"""

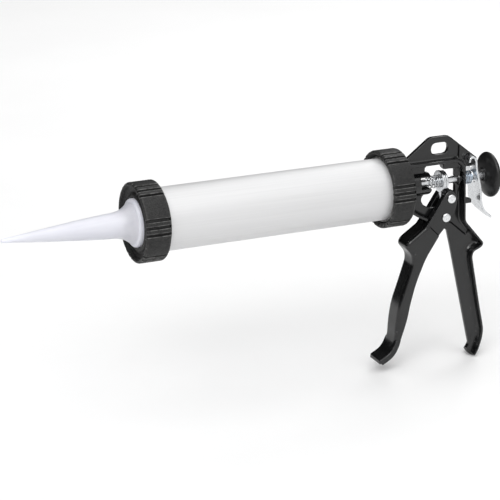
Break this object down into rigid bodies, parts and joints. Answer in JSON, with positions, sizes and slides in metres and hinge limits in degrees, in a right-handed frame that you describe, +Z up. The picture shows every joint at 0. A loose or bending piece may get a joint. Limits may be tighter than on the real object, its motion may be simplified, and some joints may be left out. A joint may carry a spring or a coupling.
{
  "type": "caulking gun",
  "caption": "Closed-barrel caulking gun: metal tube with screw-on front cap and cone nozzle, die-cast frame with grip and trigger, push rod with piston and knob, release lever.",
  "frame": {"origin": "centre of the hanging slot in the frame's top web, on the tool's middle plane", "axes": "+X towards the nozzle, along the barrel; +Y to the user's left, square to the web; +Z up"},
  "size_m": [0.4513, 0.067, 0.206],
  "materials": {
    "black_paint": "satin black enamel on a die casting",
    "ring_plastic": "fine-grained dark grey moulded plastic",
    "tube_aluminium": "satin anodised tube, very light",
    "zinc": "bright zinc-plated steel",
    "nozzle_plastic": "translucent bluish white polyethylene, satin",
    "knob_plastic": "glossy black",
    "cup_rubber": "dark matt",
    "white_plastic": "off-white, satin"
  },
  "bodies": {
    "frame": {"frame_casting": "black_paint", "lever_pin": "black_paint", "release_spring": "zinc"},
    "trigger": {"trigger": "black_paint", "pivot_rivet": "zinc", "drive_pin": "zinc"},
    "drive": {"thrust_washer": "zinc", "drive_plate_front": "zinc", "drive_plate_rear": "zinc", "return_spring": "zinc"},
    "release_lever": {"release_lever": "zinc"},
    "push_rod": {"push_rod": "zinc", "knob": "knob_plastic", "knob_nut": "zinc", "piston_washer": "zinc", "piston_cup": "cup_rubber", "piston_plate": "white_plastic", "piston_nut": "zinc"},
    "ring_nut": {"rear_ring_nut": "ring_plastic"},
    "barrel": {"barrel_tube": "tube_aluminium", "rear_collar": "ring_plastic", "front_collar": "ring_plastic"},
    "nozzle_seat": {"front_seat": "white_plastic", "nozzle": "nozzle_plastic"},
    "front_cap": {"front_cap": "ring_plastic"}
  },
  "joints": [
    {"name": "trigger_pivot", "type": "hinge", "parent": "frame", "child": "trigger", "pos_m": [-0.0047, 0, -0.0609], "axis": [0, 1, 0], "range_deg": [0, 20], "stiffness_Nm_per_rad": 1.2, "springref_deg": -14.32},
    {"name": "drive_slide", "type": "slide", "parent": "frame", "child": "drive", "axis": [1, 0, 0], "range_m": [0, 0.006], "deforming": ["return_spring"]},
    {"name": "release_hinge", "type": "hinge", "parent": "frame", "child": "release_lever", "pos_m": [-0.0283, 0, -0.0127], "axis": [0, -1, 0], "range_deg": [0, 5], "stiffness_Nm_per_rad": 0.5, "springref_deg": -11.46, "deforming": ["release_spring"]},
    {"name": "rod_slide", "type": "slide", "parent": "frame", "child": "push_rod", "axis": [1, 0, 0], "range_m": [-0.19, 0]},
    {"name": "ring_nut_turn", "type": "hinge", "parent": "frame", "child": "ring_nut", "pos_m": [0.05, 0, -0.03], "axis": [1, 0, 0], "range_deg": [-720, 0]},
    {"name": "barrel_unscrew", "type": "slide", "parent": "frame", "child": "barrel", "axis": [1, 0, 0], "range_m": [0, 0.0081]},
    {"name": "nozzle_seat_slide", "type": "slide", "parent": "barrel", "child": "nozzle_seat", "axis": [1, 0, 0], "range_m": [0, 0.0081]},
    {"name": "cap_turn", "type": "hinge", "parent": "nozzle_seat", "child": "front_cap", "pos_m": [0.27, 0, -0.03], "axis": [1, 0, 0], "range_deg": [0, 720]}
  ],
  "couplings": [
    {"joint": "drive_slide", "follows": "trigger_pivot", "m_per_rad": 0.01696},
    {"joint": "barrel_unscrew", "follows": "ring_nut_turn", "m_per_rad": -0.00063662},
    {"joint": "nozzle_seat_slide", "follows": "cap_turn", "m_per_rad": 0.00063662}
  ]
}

"""

Every line above should be printed again exactly as it stands.

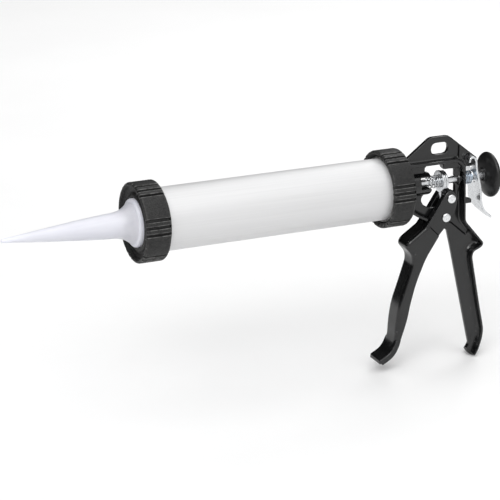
Break this object down into rigid bodies, parts and joints. Answer in JSON, with positions, sizes and slides in metres and hinge limits in degrees, in a right-handed frame that you describe, +Z up. The picture shows every joint at 0. A loose or bending piece may get a joint. Limits may be tighter than on the real object, its motion may be simplified, and some joints may be left out. A joint may carry a spring or a coupling.
{
  "type": "caulking gun",
  "caption": "Closed-barrel caulking gun: metal tube with screw-on front cap and cone nozzle, die-cast frame with grip and trigger, push rod with piston and knob, release lever.",
  "frame": {"origin": "centre of the hanging slot in the frame's top web, on the tool's middle plane", "axes": "+X towards the nozzle, along the barrel; +Y to the user's left, square to the web; +Z up"},
  "size_m": [0.4513, 0.067, 0.206],
  "materials": {
    "black_paint": "satin black enamel on a die casting",
    "ring_plastic": "fine-grained dark grey moulded plastic",
    "tube_aluminium": "satin anodised tube, very light",
    "zinc": "bright zinc-plated steel",
    "nozzle_plastic": "translucent bluish white polyethylene, satin",
    "knob_plastic": "glossy black",
    "cup_rubber": "dark matt",
    "white_plastic": "off-white, satin"
  },
  "bodies": {
    "frame": {"frame_casting": "black_paint", "lever_pin": "black_paint", "release_spring": "zinc"},
    "trigger": {"trigger": "black_paint", "pivot_rivet": "zinc", "drive_pin": "zinc"},
    "drive": {"thrust_washer": "zinc", "drive_plate_front": "zinc", "drive_plate_rear": "zinc", "return_spring": "zinc"},
    "release_lever": {"release_lever": "zinc"},
    "push_rod": {"push_rod": "zinc", "knob": "knob_plastic", "knob_nut": "zinc", "piston_washer": "zinc", "piston_cup": "cup_rubber", "piston_plate": "white_plastic", "piston_nut": "zinc"},
    "ring_nut": {"rear_ring_nut": "ring_plastic"},
    "barrel": {"barrel_tube": "tube_aluminium", "rear_collar": "ring_plastic", "front_collar": "ring_plastic"},
    "nozzle_seat": {"front_seat": "white_plastic", "nozzle": "nozzle_plastic"},
    "front_cap": {"front_cap": "ring_plastic"}
  },
  "joints": [
    {"name": "trigger_pivot", "type": "hinge", "parent": "frame", "child": "trigger", "pos_m": [-0.0047, 0, -0.0609], "axis": [0, 1, 0], "range_deg": [0, 20], "stiffness_Nm_per_rad": 1.2, "springref_deg": -14.32},
    {"name": "drive_slide", "type": "slide", "parent": "frame", "child": "drive", "axis": [1, 0, 0], "range_m": [0, 0.006], "deforming": ["return_spring"]},
    {"name": "release_hinge", "type": "hinge", "parent": "frame", "child": "release_lever", "pos_m": [-0.0283, 0, -0.0127], "axis": [0, -1, 0], "range_deg": [0, 5], "stiffness_Nm_per_rad": 0.5, "springref_deg": -11.46, "deforming": ["release_spring"]},
    {"name": "rod_slide", "type": "slide", "parent": "frame", "child": "push_rod", "axis": [1, 0, 0], "range_m": [-0.19, 0]},
    {"name": "ring_nut_turn", "type": "hinge", "parent": "frame", "child": "ring_nut", "pos_m": [0.05, 0, -0.03], "axis": [1, 0, 0], "range_deg": [-720, 0]},
    {"name": "barrel_unscrew", "type": "slide", "parent": "frame", "child": "barrel", "axis": [1, 0, 0], "range_m": [0, 0.0081]},
    {"name": "nozzle_seat_slide", "type": "slide", "parent": "barrel", "child": "nozzle_seat", "axis": [1, 0, 0], "range_m": [0, 0.0081]},
    {"name": "cap_turn", "type": "hinge", "parent": "nozzle_seat", "child": "front_cap", "pos_m": [0.27, 0, -0.03], "axis": [1, 0, 0], "range_deg": [0, 720]}
  ],
  "couplings": [
    {"joint": "drive_slide", "follows": "trigger_pivot", "m_per_rad": 0.01696},
    {"joint": "barrel_unscrew", "follows": "ring_nut_turn", "m_per_rad": -0.00063662},
    {"joint": "nozzle_seat_slide", "follows": "cap_turn", "m_per_rad": 0.00063662}
  ]
}